First generate N number of different synthetic samples with size of n under normal distribution for a given values of \(\mu\) and \(\sigma^2\).
import numpy as np
np.random.seed(123)
n = 10 #sample size
N = 100000 #number of repeatitions (repeated sampling)
mu = 0 #true population mean
sigma2 = 1 #true population variance
exp_data = np.random.normal(loc = mu, scale = sigma2, size = (n, N))
Then define a Python function which calculates bias, variance, and mse for two variance estimators: \(s^2\) and \(\hat{ \sigma}^2\) for a given data.
# if ddof = 0, np.var function uses n in the divisor
# if ddof = 1,np.var function uses n-1 in the divisor
# see https://numpy.org/doc/stable/reference/generated/numpy.var.html
def Varestimator_performance(data, ddof=1):
est = data.var(axis = 0, ddof = ddof) #calculates variance estimator for each sample over N repetitions
avg = est.mean() #find the mean of N variance estimates
bias = avg-sigma2 #find the difference between true sigma2.
var = est.var() #find the variance of N variance estimates #not sure ddof here. default 0.
return bias, var, var + bias**2
to_print = ("{}: Bias = {:.4f}, Variance = {:.4f}, MSE = {:.4f}")
Print the performance of \(s^2\).
print(to_print.format("Sample Variance Estimator Performance", *Varestimator_performance(exp_data, ddof=1)))
Sample Variance Estimator Performance: Bias = 0.0001, Variance = 0.2225, MSE = 0.2225
Print the performance of \(\hat{ \sigma}^2\).
print(to_print.format("MLE Variance Estimator Performance", *Varestimator_performance(exp_data, ddof=0)))
MLE Variance Estimator Performance: Bias = -0.0999, Variance = 0.1802, MSE = 0.1902
As we can see, sample variance estimator produces a nearly zero bias, whereas MLE estimator gives a downward bias. On the other hand, the variance and MSE of MLE estimator are smaller compared to those of the sample variance.
Let’s investigate how bias, variance, mse difference between two variance estimators change with respect to different number of sample sizes and sigma2 values.
sample_sizes = [10, 100, 1000]
true_sigma2s = [1, 10, 100]
#create a two-dimensional array for each metric. For each metric, one dimension is
#sample size, the other one is true value of sigma
gaps = np.zeros(shape=(3, len(sample_sizes), len(true_sigma2s)))

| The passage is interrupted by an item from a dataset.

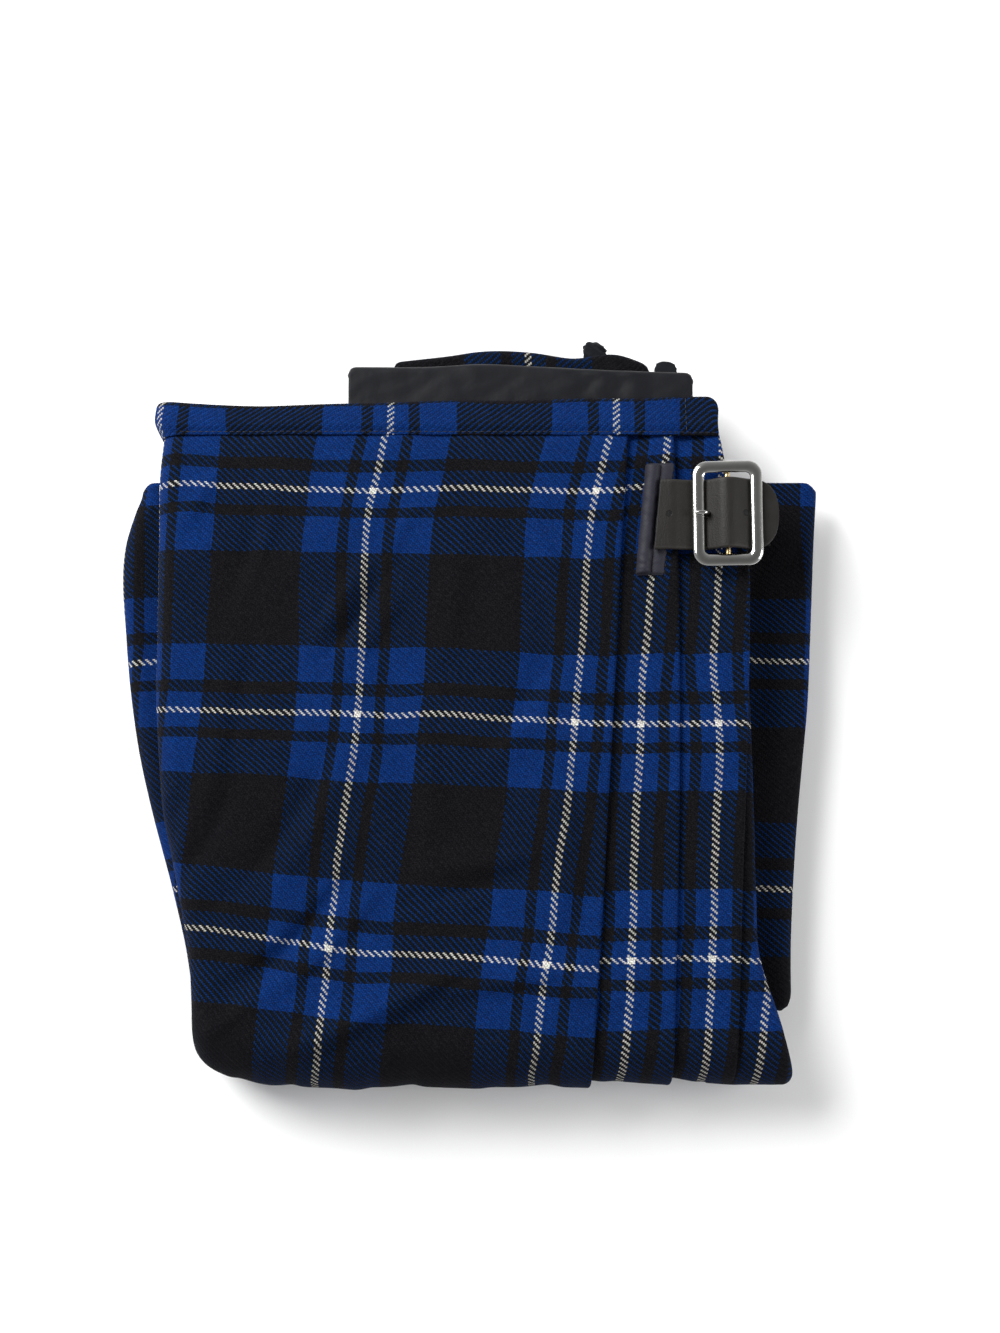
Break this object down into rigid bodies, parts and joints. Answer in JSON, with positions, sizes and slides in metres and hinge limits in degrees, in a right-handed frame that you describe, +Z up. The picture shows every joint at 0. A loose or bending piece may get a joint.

for i in range(len(sample_sizes)):
for j in range(len(true_sigma2s)):
exp_data = np.random.normal(loc = mu, scale = true_sigma2s[j], size = (sample_sizes[i], N))
gap = np.array(Varestimator_performance(data = exp_data, ddof=1)) - np.array(Varestimator_performance(data = exp_data, ddof=0))
for metric, result in enumerate(gap):
gaps[metric, i, j] = result
Illustrate the results on a heatmap.
import matplotlib.pyplot as plt
import seaborn as sns
metrics = ["Bias", "Variance", "MSE"]
fig, axes = plt.subplots(nrows=1, ncols=3, figsize=(21, 6))
for m in range(len(metrics)):
sns.heatmap(gaps[m], ax=axes[m], cmap="coolwarm",
annot=True, annot_kws={'size': 16}, fmt="0.2f",
xticklabels=true_sigma2s, yticklabels=sample_sizes)
axes[m].set_xlabel(r"True Population Variance ($\sigma^2$)", size=15)
axes[m].set_ylabel(r"Sample Size ($n$)", size=15)
axes[m].set_title(metrics[m], size=20)
fig.tight_layout()
We can see that the gaps in bias, variance, and MSE between the sample variance estimator and the MLE estimator decrease as sample size increases. However, the gaps increase as population variances increases.